To Test or Not to Test?

Site-agnostic therapies offer benefits for people with uncommon cancers that don’t have their own clinical trials as well as for children, for whom drug development lags years behind adults.

“These approvals allow faster access for patients with unmet medical need—life-threatening cancers—for which separate development programs in each tumor type may have taken many years or decades given the rarity of these molecular abnormalities,” says Steven Lemery, MD, of the FDA’s Office of Hematology and Oncology Products.

But the new paradigm presents some challenges for researchers and regulators. Basket trials can save time and money, but it can be hard to find enough people with rare mutations to fill studies large enough to show statistically significant results.

TRK fusions, for example, are found in only around 1% of all malignancies, RET gene alterations occur in around 1% to 2% of lung cancer cases and an estimated 4% of solid tumors are MSI-high.

But researchers are hard at work searching for more common targets. One of these is KRAS, which, along with its siblings HRAS and NRAS, is altered in nearly a third of all malignancies (see “Expanding the Net to Catch More Cancer”).

A growing number of experts think most people with advanced cancer should undergo tumor genetic testing to determine whether they could benefit from new site-agnostic drugs or repurposed older targeted therapies. 

“My message to patients is to ask their doctors to do the testing,” Doebele says. “Even if it’s just a 1 in 100 chance, it’s so meaningful for that patient in terms of effectiveness, tolerability and survival that I think it’s worth it.” 

In the past, oncologists tested for recognized genetic alterations one at a time.

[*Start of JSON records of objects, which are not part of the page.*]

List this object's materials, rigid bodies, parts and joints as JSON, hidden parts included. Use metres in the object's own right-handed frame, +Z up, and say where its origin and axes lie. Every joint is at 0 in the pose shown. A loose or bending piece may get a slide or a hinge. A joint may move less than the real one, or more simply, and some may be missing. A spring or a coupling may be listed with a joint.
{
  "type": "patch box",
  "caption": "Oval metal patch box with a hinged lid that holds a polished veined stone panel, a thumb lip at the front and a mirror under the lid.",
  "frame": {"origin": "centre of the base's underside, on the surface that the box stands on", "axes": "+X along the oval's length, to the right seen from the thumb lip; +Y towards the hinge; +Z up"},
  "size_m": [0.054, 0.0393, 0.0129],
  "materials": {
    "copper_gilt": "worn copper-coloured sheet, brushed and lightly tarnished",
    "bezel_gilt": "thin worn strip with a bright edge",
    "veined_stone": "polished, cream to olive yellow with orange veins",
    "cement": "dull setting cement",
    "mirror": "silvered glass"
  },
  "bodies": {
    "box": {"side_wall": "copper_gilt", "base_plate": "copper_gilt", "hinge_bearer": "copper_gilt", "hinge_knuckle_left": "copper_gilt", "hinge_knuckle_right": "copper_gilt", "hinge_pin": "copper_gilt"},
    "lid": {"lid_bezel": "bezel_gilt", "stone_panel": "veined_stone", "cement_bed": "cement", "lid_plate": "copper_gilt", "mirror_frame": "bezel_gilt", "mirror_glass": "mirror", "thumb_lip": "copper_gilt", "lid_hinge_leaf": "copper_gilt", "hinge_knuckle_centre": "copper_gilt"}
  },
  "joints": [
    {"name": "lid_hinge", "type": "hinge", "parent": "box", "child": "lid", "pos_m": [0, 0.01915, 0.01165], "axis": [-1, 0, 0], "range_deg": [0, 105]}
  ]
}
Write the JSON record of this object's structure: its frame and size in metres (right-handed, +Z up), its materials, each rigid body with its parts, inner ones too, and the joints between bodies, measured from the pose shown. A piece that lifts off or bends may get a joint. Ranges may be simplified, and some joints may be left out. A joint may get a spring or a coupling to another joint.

Next-generation sequencing makes it possible to search for many mutations in a single tumor biopsy sample, and soon this may be done using blood samples. But it currently comes at a steep price—nearly $6,000, which insurance might not cover. 

“Without next-generation sequencing, patients with advanced cancer are doomed to take old-style chemotherapy,” says retired oncologist, breast cancer survivor and patient advocate Elaine Schattner, MD. “If you’ve got terminal cancer and want treatment, your doctor has a responsibility to look for changes in your tumor that could inform treatment, and insurers have an obligation to pay for these diagnostic tests.”

Given its cost and the small proportion of patients who stand to benefit, widespread genetic testing remains controversial. In fact, some skeptics think the precision oncology hype is overblown.

Based on a retrospective analysis of more than 600,000 cancer patients, Vinay Prasad, MD, MPH, of Oregon Health and Science University, estimated that only 8% were eligible for existing targeted therapies. He is concerned that widespread genetic testing could encourage doctors to prescribe drugs that target specific mutations but that have not been shown to provide clinical benefits—such as longer survival—in controlled trials. 

Yet the proportion of people who could potentially benefit from personalized targeted therapy is rising as new targets are discovered and new drugs are developed. One recent study of more than 6,000 people with advanced cancer found that 23% could be matched to existing targeted medications—in many cases, drugs approved for a different type of cancer. But the proportion with potentially actionable gene alterations rose to 47% when experimental targets such as KRAS were included.

Although the percentages may still be small, site-agnostic therapies can make all the difference for those fortunate enough to have the right mutations. 

“Without genetic testing, I never would have known,” Rhea says of the test showing that she was eligible for Rozlytrek. “It’s so important to have an oncologist who’s aware of drugs and trials that you could benefit from. This treatment saved my life.”